As a young man, Dvořák struggled to find his own musical path between his two idols, Smetana and Johannes Brahms. He aspired to Brahms's compositional skill and particularly his ability to develop and transform musical material, yet like Smetana, he wanted his melodies to be recognizably Czech. Dvořák finally achieved this balance in the very productive year of 1875, which saw the completion of his Serenade for Strings and Symphony No. 5, as well as a Quintet for two violins, viola, cello and bass in G major. This string quintet – Dvořák's second of what would be three, but the only to feature the double bass – was composed for a Czech chamber music competition, and originally bore the title "To My Nation." Dvořák subsequently revised and republished the piece in 1888, explaining the relatively high opus number of 77. The first of the quintet's four movements (Allegro con fuoco) opens mysteriously, with snippets of the main theme introduced in the individual strings before coming together in the style of a sprightly peasant dance, which retains its Czech character throughout its development.
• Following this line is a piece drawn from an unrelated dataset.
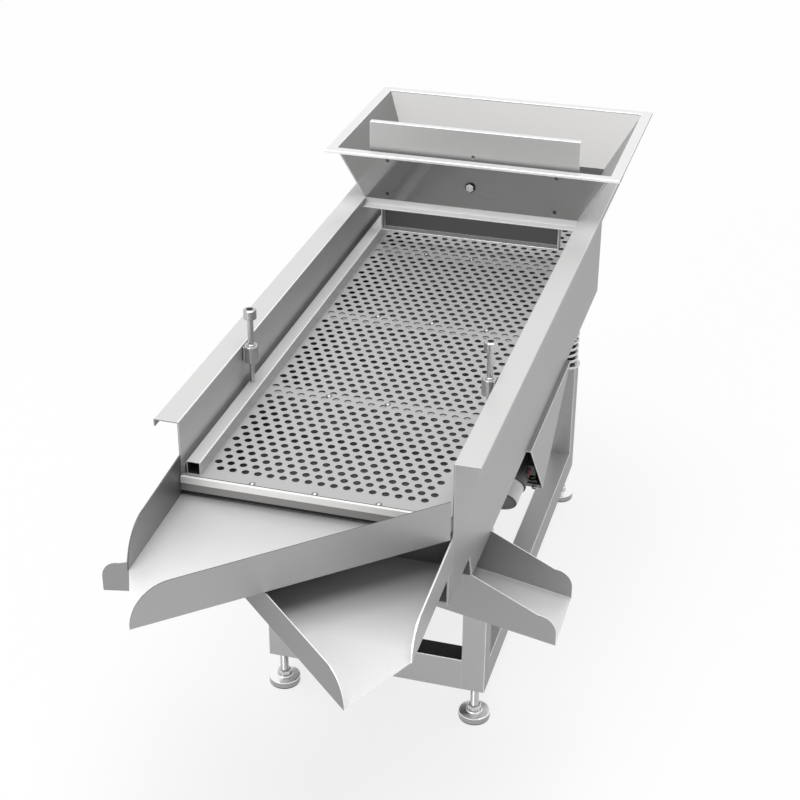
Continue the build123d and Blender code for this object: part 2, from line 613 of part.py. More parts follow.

The scherzo second movement is darker and more aggressive, contrasted by a trio midsection in which the violin plays an expressive solo evocative of folk songs. This is followed by a tender poco andante third movement, which opens with the instruments passing the serpentine melody from one to another; a contrasting middle section again has the solo violin (and briefly the solo cello) soaring over the ensemble. The allegro assai finale, in the classical rondo form, is dominated by a recurring dancelike melody, bringing the work to an ebullient close.